Automatic exercisions can be extremely risky, and the closer to the money the options are, the riskier their exercisions are.
It is unlikely that the entire account has negative equity since a responsible broker would forcibly close all positions and pursue the holder for the balance of the debt to reduce solvency risk. Since the broker has automatically exercised a near the money option, it's solvency policy is already risky.
Regardless of whether there is negative equity or simply a liability, the least risky course of action is to sell enough of the underlying to satisfy the loan by closing all other positions if necessary as soon as possible.
If there is a negative equity after trying to satisfy the loan, the account will need to be funded for the balance of the loan to pay for purchases of the underlying to fully satisfy the loan.
Since the underlying can move in such a way to cause this loan to increase, the account should also be funded as soon as possible if necessary.
Accounts after exercise
For deep in the money exercised options, a call turns into a long underlying on margin while a put turns into a short underlying.
The next decision should be based upon risk and position selection. First, if the position is no longer attractive, it should be closed. Since it's deep in the money, simply closing out the exposure to the underlying should extinguish the liability as cash is not marginable, so the cash received from the closing out of the position will repay any margin debt.
If the position in the underlying is still attractive then the liability should be managed according to one's liability policy and of course to margin limits.
In a margin account, closing the underlying positions on the same day as the exercise will only be considered a day trade. If the positions are closed on any business day after the exercision, there will be no penalty or restriction.
Cash option accounts
While this is possible, many brokers force an upgrade to a margin account, and the ShareBuilder Options Account Agreement seems ambiguous, but their options trading page implies the upgrade.

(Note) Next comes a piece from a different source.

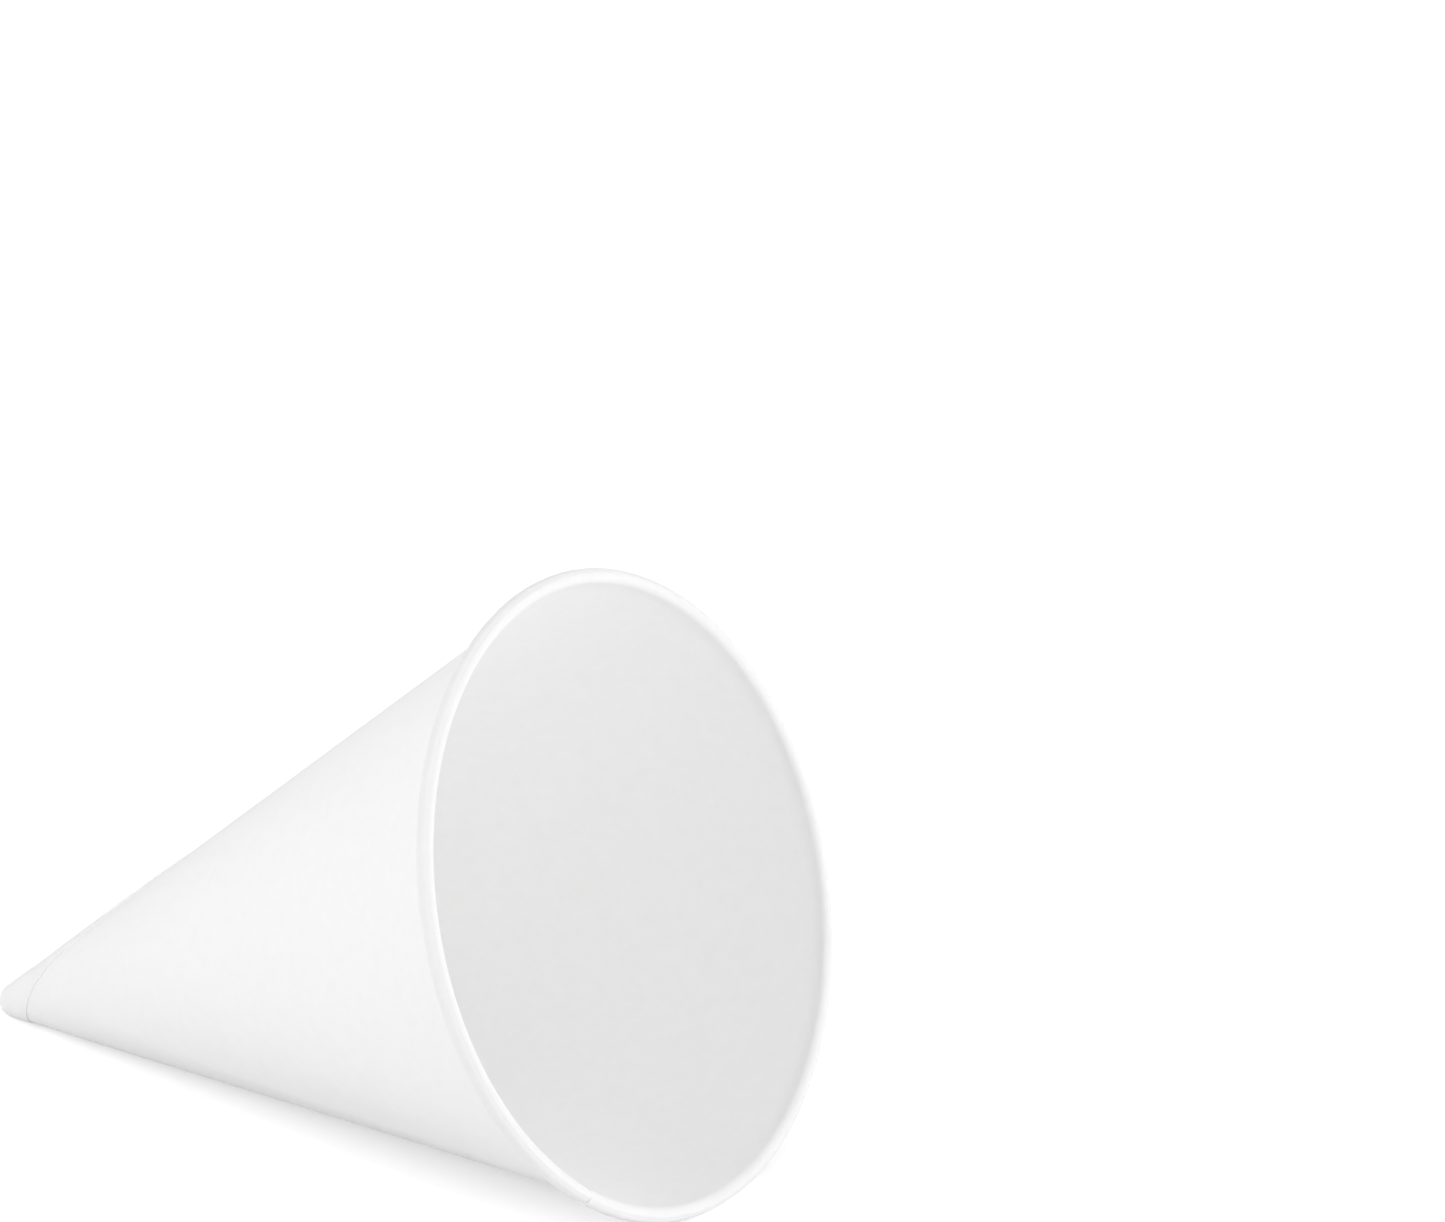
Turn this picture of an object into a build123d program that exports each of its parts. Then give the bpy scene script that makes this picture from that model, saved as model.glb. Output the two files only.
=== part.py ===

In a cash account, equities are not marginable, so any margin will trigger a margin call. If the margin debt did not trigger a margin call then it is unlikely that it is a cash account as margin for any security in a cash account except for certain options trades is 100%.
Equities are convertible to cash presumably at the bid, so during a call exercise, the exercisor or exercisor's broker pays cash for the underlying at the exercise price, and any deficit is financed with debt, thus underlying can be sold to satisfy that debt or be sold for cash as one normally would.
To preempt a forced exercise as a call holder, one could short the underlying, but this will be more expensive, and since probably no broker allows shorting against the box because of its intended use to circumvent capital gains taxes by fraud. The least expensive way to trade out of options positions is to close them themselves rather than take delivery.